What is needed: In the records that follow, the lines from the one containing "last = len(rows) - 1;" to the one containing "for node in", inclusive, are to be given again exactly.
start Input records
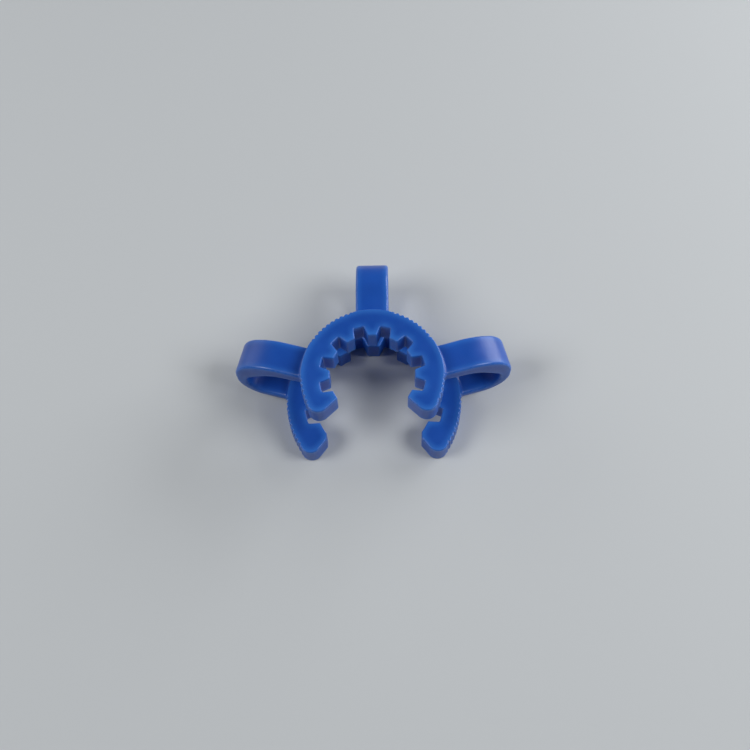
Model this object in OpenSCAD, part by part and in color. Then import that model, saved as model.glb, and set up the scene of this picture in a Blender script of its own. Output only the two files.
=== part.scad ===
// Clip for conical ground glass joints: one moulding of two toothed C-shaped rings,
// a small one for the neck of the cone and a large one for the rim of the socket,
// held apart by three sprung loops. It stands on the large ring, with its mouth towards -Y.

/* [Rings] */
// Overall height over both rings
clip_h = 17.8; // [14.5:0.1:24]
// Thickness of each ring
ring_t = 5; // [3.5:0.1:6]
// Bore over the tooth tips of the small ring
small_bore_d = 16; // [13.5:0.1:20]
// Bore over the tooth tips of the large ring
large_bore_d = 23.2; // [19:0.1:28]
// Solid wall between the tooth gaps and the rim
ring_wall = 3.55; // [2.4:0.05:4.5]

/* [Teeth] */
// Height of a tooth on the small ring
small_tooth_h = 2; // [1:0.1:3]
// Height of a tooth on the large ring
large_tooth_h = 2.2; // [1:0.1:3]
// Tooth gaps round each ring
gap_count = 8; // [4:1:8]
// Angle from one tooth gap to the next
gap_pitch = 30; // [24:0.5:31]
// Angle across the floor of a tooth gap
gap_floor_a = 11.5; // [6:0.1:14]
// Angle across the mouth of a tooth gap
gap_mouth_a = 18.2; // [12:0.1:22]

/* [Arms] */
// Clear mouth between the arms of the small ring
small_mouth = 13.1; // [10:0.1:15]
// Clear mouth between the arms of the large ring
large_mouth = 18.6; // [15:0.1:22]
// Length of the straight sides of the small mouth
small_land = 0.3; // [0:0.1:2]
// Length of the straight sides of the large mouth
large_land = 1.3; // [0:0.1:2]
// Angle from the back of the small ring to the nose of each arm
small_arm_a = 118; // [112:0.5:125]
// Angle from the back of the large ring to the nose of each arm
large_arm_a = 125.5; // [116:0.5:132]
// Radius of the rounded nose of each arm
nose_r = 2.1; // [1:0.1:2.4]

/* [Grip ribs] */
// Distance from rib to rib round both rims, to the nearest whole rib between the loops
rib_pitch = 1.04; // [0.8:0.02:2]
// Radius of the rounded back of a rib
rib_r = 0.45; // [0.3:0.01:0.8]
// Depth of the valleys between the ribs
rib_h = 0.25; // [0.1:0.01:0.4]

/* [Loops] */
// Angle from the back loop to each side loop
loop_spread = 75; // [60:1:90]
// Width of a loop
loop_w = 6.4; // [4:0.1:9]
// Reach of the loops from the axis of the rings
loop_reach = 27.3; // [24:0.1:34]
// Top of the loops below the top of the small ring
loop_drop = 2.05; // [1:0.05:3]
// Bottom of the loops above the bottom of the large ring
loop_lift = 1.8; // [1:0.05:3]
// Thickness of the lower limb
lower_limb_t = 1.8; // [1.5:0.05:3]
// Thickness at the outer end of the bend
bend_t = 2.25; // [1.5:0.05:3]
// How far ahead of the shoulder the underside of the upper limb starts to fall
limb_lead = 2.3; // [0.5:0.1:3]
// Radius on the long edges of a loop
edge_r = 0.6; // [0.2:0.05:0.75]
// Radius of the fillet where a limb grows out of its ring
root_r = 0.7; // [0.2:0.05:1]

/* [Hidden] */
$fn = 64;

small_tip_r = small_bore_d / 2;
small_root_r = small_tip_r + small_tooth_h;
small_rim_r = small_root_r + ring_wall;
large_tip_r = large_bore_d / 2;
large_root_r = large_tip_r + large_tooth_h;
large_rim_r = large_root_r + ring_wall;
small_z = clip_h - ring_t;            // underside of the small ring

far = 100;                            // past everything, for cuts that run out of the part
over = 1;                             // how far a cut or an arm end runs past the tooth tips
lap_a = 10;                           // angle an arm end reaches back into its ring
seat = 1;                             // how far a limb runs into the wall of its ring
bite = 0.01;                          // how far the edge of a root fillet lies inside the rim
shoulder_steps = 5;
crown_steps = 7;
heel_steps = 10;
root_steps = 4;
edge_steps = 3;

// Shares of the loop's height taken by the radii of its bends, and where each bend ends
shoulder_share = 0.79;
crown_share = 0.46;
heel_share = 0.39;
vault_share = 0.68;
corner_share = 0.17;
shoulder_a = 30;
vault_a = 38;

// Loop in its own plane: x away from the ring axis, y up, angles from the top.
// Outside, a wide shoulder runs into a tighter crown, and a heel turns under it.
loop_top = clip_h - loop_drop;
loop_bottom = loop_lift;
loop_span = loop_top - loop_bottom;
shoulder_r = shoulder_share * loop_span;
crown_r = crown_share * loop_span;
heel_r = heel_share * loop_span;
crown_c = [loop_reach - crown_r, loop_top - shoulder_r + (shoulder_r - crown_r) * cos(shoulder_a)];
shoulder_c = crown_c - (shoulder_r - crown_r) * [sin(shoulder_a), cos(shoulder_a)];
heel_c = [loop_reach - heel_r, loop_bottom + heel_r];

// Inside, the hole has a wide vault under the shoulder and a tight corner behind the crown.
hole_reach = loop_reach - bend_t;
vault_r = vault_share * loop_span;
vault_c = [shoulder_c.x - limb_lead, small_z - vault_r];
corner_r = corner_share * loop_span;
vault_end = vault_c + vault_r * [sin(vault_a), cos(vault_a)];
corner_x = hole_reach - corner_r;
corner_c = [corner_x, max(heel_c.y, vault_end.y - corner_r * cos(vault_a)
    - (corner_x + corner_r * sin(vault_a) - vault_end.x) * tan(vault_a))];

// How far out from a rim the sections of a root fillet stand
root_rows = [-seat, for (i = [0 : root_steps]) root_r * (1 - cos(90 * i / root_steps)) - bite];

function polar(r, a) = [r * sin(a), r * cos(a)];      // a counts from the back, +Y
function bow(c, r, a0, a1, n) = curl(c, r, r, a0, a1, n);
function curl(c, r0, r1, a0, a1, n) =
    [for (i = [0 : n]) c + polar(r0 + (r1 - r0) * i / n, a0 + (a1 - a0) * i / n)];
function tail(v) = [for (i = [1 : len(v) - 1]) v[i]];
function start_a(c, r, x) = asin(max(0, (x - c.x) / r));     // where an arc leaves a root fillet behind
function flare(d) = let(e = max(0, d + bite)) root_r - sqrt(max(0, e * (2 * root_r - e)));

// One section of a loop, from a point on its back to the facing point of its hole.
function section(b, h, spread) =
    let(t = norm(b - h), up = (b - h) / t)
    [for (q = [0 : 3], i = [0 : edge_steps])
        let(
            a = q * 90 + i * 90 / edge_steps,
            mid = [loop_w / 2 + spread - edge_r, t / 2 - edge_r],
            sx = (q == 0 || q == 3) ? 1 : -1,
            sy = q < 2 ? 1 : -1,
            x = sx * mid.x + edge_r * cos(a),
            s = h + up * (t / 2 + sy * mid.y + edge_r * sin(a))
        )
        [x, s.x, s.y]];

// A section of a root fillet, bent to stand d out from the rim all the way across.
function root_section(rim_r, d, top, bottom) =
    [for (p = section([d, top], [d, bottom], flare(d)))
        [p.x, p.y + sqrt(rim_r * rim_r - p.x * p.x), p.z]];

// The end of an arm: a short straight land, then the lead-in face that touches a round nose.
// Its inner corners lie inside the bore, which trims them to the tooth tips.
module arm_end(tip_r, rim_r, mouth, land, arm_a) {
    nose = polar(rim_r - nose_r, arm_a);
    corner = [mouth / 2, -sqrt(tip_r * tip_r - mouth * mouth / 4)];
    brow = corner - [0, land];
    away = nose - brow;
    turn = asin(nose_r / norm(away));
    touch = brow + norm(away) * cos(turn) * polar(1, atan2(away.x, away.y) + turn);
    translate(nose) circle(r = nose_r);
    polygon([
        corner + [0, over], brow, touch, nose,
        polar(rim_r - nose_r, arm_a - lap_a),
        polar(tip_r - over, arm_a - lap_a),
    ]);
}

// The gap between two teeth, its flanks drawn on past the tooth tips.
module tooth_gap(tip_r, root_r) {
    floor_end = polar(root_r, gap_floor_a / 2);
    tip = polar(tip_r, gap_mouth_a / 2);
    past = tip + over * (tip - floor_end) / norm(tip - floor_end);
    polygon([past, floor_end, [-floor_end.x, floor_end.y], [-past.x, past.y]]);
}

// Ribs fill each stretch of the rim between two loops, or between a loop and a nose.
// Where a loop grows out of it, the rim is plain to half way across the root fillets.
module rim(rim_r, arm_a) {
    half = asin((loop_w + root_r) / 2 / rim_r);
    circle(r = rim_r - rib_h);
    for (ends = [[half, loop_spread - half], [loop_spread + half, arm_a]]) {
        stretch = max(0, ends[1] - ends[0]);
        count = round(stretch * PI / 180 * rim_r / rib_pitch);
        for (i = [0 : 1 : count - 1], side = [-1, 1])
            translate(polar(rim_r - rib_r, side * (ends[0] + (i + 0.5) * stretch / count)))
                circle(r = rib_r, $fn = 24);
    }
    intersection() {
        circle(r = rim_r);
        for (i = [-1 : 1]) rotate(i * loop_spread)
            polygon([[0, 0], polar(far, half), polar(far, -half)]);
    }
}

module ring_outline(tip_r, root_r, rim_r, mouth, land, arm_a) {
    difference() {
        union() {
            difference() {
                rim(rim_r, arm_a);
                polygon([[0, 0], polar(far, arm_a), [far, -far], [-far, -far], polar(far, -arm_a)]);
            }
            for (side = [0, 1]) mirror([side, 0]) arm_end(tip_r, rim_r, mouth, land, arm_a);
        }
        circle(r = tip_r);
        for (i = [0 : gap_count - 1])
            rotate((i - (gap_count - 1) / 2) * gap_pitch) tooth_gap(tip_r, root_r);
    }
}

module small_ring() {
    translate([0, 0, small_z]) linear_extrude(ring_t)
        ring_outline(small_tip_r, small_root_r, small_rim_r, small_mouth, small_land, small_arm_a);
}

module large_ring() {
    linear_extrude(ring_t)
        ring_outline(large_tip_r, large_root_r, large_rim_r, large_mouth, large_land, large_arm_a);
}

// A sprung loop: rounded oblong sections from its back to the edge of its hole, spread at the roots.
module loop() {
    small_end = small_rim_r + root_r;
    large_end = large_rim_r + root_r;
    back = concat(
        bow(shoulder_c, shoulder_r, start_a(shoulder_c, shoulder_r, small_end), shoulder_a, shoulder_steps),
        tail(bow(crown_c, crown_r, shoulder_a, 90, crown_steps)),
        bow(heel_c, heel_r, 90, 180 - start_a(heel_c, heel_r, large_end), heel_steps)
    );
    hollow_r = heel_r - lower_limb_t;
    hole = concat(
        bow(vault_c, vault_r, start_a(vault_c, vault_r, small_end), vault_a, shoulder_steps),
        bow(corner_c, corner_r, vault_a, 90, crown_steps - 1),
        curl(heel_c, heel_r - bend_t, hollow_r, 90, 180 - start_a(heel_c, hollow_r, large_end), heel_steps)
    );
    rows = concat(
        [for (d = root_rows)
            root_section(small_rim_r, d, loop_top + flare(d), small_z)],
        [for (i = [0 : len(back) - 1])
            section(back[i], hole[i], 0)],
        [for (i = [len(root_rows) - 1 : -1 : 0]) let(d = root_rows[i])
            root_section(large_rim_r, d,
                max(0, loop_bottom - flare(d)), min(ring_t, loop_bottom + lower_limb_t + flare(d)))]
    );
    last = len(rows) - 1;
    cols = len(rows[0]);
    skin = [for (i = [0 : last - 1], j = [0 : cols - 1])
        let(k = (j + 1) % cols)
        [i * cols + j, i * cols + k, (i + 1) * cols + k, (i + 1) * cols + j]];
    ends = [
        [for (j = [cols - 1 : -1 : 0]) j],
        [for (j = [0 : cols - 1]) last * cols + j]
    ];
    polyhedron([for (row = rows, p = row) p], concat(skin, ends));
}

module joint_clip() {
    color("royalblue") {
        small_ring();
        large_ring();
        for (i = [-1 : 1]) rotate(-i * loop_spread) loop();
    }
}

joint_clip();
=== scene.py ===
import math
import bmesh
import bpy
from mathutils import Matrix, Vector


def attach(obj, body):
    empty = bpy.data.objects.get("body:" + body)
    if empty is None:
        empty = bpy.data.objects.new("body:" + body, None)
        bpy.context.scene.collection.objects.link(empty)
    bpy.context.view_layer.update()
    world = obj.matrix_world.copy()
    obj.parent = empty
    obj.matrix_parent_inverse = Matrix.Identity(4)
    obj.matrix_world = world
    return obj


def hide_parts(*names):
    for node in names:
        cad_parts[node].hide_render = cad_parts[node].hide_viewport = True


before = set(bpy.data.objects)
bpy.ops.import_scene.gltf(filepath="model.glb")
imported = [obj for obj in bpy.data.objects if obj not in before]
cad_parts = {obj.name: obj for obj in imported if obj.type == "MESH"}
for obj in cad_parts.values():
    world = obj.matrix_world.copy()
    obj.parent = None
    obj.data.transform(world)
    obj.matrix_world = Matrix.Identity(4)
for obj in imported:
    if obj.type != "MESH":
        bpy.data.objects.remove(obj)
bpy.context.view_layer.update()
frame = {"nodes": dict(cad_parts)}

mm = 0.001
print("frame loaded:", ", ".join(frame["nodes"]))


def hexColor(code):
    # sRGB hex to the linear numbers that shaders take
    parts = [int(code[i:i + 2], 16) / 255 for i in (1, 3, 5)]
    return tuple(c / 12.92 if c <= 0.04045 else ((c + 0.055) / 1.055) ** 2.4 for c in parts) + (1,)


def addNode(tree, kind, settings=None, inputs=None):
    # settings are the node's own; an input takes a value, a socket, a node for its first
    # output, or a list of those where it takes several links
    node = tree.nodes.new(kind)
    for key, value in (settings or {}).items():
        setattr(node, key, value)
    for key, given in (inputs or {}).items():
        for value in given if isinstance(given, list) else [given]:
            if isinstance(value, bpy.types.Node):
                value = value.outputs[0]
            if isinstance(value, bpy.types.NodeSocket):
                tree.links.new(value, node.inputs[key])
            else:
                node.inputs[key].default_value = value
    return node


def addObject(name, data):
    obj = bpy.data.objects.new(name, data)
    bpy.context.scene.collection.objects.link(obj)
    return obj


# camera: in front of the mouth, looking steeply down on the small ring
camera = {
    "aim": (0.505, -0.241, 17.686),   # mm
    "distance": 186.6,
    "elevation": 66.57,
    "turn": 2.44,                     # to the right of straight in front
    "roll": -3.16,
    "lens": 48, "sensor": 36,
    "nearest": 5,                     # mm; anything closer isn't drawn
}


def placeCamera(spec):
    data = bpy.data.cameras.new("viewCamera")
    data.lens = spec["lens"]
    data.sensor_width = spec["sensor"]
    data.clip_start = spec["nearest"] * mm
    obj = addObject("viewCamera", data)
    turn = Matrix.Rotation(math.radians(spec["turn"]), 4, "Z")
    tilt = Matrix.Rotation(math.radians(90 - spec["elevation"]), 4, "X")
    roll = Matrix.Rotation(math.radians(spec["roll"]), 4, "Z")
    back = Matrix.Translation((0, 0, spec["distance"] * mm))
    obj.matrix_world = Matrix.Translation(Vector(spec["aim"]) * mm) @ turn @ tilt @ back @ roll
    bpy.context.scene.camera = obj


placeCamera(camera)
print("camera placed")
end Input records
start Input records
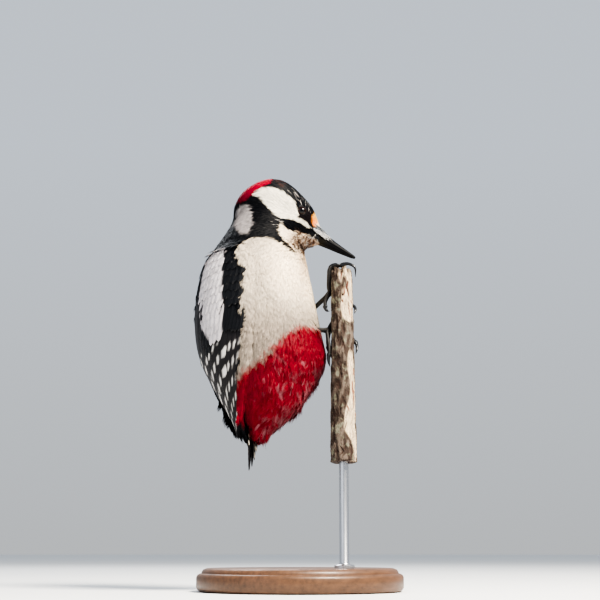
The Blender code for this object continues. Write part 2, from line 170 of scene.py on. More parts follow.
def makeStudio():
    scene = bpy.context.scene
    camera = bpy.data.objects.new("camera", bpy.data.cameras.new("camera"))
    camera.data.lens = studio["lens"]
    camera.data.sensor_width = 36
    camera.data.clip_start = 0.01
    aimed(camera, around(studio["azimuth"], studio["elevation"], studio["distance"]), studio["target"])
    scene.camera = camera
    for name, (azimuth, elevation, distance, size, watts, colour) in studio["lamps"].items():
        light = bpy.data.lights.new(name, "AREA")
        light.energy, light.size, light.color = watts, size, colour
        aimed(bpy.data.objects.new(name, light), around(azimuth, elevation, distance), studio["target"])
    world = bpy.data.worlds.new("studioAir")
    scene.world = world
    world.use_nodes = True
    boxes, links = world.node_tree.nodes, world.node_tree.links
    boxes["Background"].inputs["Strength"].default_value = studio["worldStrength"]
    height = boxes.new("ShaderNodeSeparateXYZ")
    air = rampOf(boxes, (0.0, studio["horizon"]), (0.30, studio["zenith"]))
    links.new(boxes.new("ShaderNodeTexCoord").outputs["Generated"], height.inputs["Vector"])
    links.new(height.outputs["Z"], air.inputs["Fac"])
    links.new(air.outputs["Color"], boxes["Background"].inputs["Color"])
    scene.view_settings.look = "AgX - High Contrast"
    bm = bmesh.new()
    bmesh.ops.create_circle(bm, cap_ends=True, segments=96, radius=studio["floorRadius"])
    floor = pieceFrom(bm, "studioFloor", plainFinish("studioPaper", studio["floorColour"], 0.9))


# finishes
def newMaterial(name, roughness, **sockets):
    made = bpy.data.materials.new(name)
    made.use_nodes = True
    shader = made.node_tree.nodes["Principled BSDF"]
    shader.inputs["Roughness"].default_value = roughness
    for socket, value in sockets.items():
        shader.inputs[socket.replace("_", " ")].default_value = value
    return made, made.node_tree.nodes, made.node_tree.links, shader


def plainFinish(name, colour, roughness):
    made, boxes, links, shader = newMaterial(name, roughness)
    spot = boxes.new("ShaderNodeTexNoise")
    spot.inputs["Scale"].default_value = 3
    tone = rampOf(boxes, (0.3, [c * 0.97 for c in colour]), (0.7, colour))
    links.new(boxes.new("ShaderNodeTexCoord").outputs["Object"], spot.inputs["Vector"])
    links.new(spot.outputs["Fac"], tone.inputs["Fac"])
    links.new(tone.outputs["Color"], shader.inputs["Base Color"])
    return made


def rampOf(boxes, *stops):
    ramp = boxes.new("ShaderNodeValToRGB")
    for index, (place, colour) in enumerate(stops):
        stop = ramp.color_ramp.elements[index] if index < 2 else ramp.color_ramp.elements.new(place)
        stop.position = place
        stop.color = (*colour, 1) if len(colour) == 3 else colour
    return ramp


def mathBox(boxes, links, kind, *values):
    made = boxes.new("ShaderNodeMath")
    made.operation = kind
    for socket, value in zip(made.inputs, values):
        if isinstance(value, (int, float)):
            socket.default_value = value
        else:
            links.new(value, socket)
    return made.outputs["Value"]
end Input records
Solution:
    last = len(rows) - 1;
    cols = len(rows[0]);
    skin = [for (i = [0 : last - 1], j = [0 : cols - 1])
        let(k = (j + 1) % cols)
        [i * cols + j, i * cols + k, (i + 1) * cols + k, (i + 1) * cols + j]];
    ends = [
        [for (j = [cols - 1 : -1 : 0]) j],
        [for (j = [0 : cols - 1]) last * cols + j]
    ];
    polyhedron([for (row = rows, p = row) p], concat(skin, ends));
}

module joint_clip() {
    color("royalblue") {
        small_ring();
        large_ring();
        for (i = [-1 : 1]) rotate(-i * loop_spread) loop();
    }
}

joint_clip();
=== scene.py ===
import math
import bmesh
import bpy
from mathutils import Matrix, Vector


def attach(obj, body):
    empty = bpy.data.objects.get("body:" + body)
    if empty is None:
        empty = bpy.data.objects.new("body:" + body, None)
        bpy.context.scene.collection.objects.link(empty)
    bpy.context.view_layer.update()
    world = obj.matrix_world.copy()
    obj.parent = empty
    obj.matrix_parent_inverse = Matrix.Identity(4)
    obj.matrix_world = world
    return obj


def hide_parts(*names):
    for node in names:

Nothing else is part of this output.